Abstract

A newly modified acoustic method was used to derive time-dependent bubble emission size distributions and to monitor associated zooplankton behavior at a methane seep emitted from the northeast Pacific continental shelf in 150 m water depth near Grays Harbor, Washington State, USA. Instrumentation consisted of a seafloor mooring with an upward-oriented 200 kHz sonar that imaged the column's lower 100 m for 33 h during September 2009. The profiler observed several highly variable methane bubble streams venting from a large carbonate-lined pockmark. Other acoustic data and visual observations confirmed that the gas bubbles reached the sea surface and were highly variable in nature.
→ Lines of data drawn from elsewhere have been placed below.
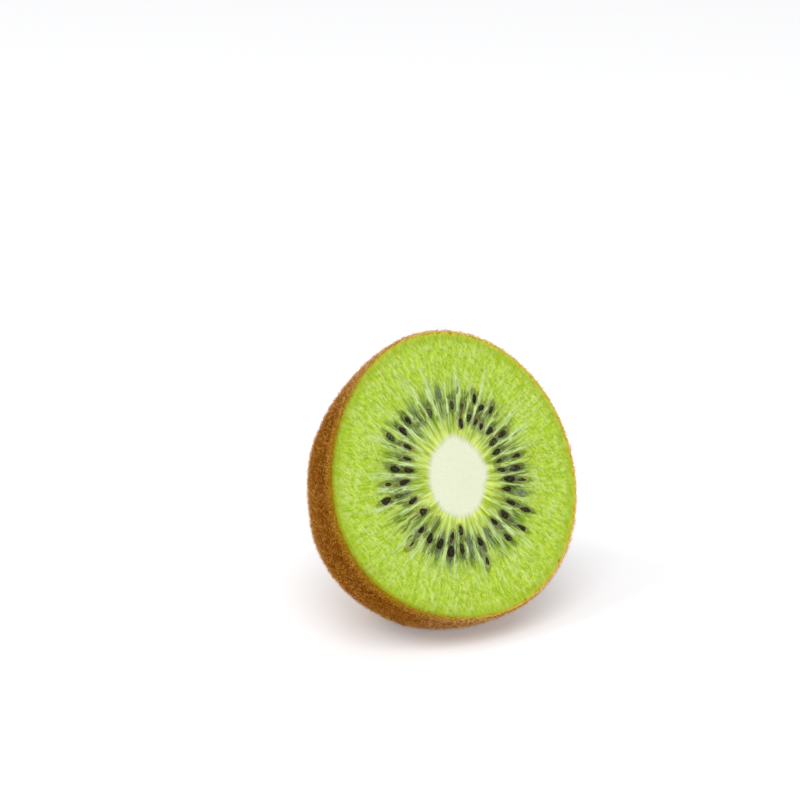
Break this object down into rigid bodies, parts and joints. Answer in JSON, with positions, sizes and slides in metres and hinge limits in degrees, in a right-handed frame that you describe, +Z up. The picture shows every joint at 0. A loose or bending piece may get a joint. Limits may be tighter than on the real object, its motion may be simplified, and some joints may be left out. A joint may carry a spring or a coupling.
{
  "type": "kiwi fruit half",
  "caption": "Half a kiwi fruit cut across the middle, green flesh with dark seeds and a pale core, resting on its rounded furry side with the cut face up and forward.",
  "frame": {"origin": "middle of the bounding box's bottom, on the flat spot that the half rests on", "axes": "+Z up; the cut face looks up and to -Y, and the rounded end points down and to +Y; X runs across the fruit"},
  "size_m": [0.0514, 0.0458, 0.051],
  "materials": {
    "flesh": "wet green fruit flesh with black seeds, inside matt brown skin with short tan hair",
    "core": "moist creamy white core"
  },
  "bodies": {
    "root": {"flesh": "flesh", "core": "core"}
  },
  "joints": []
}
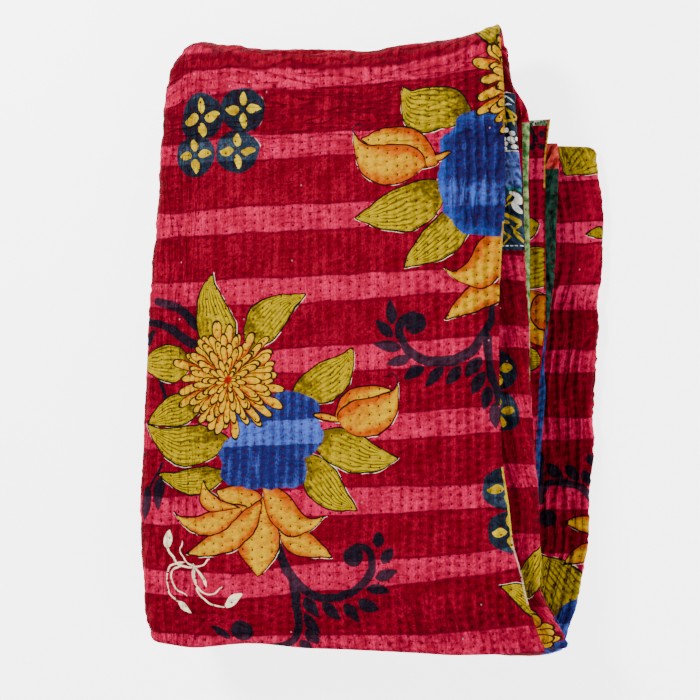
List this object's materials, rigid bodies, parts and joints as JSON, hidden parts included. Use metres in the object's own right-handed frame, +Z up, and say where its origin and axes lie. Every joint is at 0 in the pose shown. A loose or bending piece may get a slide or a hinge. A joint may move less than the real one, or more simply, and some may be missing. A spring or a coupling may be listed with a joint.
{
  "type": "folded kantha quilt",
  "caption": "Cotton kantha throw folded into a flat stack of layers, with rounded folds on one long side, stepped hems on the other and a turn at each end.",
  "frame": {"origin": "middle of the stack's box, on the surface that it lies on", "axes": "+Z up from the surface, +Y along the stack towards its far turn, +X towards the side with the hems"},
  "size_m": [0.4086, 0.5516, 0.0854],
  "materials": {
    "quilted_cotton": "matte"
  },
  "bodies": {
    "root": {"quilt": "quilted_cotton"}
  },
  "joints": []
}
Individual bubble traces in the acoustic sonar images were used to derive vertical bubble velocities with a mean value of 24.6 ± 2.5 cm s−1 over the entire depth range. Some bubbles entering the acoustic image at shallower water depths exhibited a slower rise velocity of 22.2 ± 2.4 cm s−1 and likely originated from adjacent emission sites. Measured rise velocities were too slow to be clean, uncoated bubbles. We therefore assumed that the bubbles were surfactant coated with a Gaussian-shaped size distribution peaking at an observed radius of 7500 ± 100 µm. If the flux derived from these measurements was assumed to be relatively constant over time, total methane issuing from only one of the ∼20 active bubble vents at the pockmark site is estimated as ∼9 kg yr−1, similar to the flux from other reported marine CH4 vent sites.